The advertising industry is very much reliant on the Big Three, and though they'll be sticking around, they'll also be cutting way back on ads. General Motors (GM) CEO Rick Wagoner said in congressional testimony two weeks ago that the company would pull back on its ad spending and shift its focus to more efficient web ads. And just this week GM pointed to a 20 percent decline in auto advertising spending from 2008 to 20012. Now the reality of leaner auto advertising is really starting to sink in.

Yesterday Morgan Stanley analyst Benjamin Swinburne releasing a report that says the bear case for vehicle sales suggests an additional 100 to 200 basis points of downside on top of its current projection of an 8 percent advertising decline in 2009.

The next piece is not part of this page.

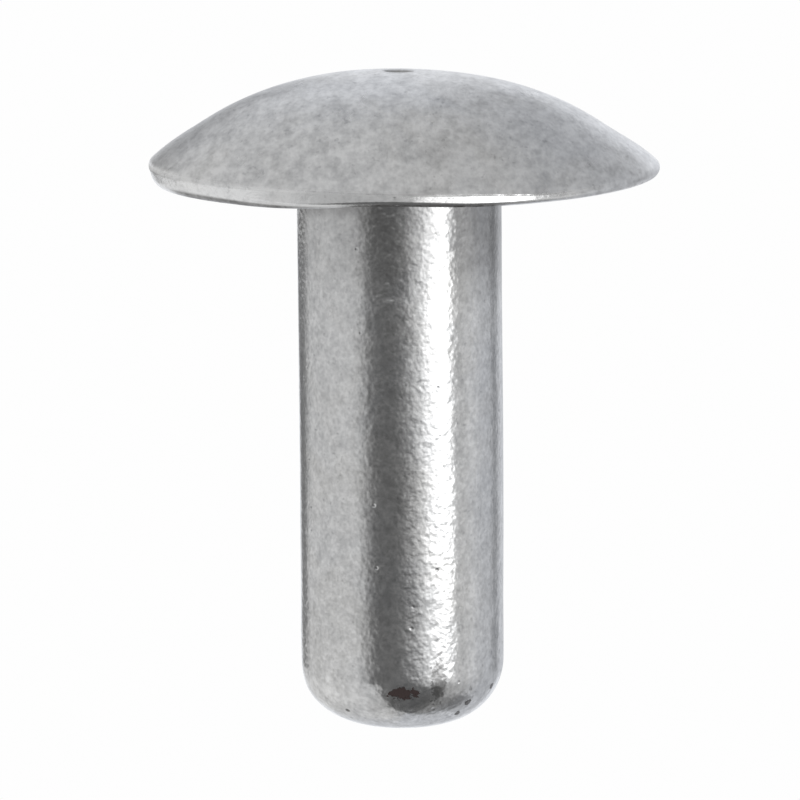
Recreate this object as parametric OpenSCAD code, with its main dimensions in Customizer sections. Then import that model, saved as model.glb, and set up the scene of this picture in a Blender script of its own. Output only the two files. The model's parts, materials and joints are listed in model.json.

Local TV would suffer the most, as it derives 12 percent of revenue from auto dealers. Newspapers see 7 percent of their revenue coming from local and regional dealers. And the fact that the auto makers are planning to reduce the number of their auto brands will take its doll on broadcast networks; those flashy ads for Cadillacs and the like comprise 10 percent of their ad spending. The stock losers are of course those most exposed to local TV advertising, including CBS, News Corp (NWS), and Lamar (LAMR). The ad industry is already facing so many challenging headwinds, which seem to be whipping up into a perfect storm. What else could possibly pile on next?